### Exercise instructions
Sort through the data and copy the lines holding the word "This".

### Dataset

* * * * *

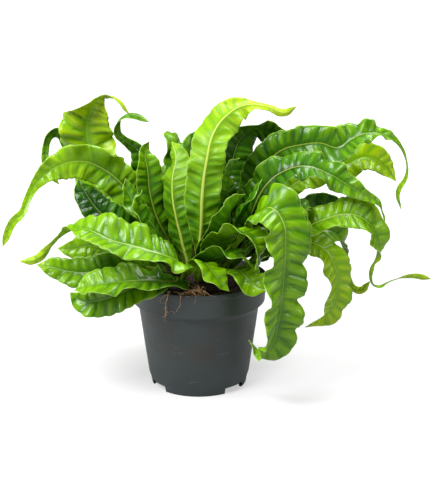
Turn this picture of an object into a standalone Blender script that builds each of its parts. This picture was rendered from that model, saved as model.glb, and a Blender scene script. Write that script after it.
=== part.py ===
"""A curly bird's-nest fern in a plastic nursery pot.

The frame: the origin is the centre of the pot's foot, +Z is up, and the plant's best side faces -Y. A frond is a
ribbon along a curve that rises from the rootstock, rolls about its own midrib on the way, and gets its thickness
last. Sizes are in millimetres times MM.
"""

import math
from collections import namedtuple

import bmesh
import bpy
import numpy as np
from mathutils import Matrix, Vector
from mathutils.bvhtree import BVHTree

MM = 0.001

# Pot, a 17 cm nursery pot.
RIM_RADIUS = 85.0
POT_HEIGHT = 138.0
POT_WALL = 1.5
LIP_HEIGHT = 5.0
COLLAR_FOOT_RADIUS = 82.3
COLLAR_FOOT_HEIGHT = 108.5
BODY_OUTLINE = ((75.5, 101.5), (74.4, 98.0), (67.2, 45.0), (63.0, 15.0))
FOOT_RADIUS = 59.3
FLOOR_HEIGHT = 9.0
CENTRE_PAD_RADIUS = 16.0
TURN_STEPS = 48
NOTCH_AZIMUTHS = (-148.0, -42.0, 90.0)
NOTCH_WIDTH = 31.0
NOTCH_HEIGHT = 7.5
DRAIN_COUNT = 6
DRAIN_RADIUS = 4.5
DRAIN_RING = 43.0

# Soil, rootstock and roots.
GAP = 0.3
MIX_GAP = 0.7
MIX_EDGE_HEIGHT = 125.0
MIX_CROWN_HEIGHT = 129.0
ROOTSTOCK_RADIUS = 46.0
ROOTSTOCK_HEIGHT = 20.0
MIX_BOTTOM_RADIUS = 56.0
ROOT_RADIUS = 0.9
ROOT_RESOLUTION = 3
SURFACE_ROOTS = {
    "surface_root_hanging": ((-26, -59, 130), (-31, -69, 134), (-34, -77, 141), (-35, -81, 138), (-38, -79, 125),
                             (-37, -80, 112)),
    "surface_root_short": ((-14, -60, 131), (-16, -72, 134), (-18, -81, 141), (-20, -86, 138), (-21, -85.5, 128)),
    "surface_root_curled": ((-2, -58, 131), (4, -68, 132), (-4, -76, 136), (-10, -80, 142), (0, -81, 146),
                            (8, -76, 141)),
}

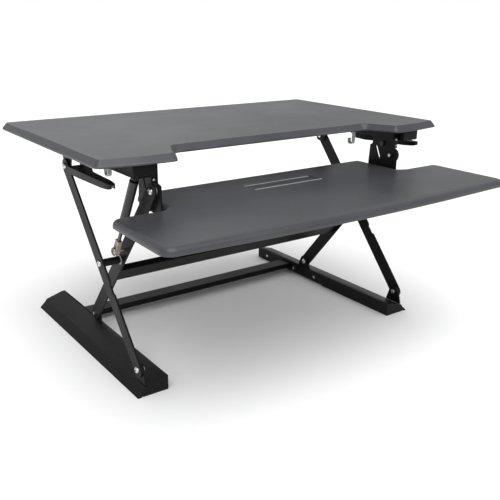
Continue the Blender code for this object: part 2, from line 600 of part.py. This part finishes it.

* * * * *

### Task solution
Turn this picture of an object into a standalone Blender script that builds each of its parts. This picture was rendered from that model, saved as model.glb, and a Blender scene script. Write that script after it.
Continue the Blender code for this object: part 2, from line 600 of part.py. This part finishes it.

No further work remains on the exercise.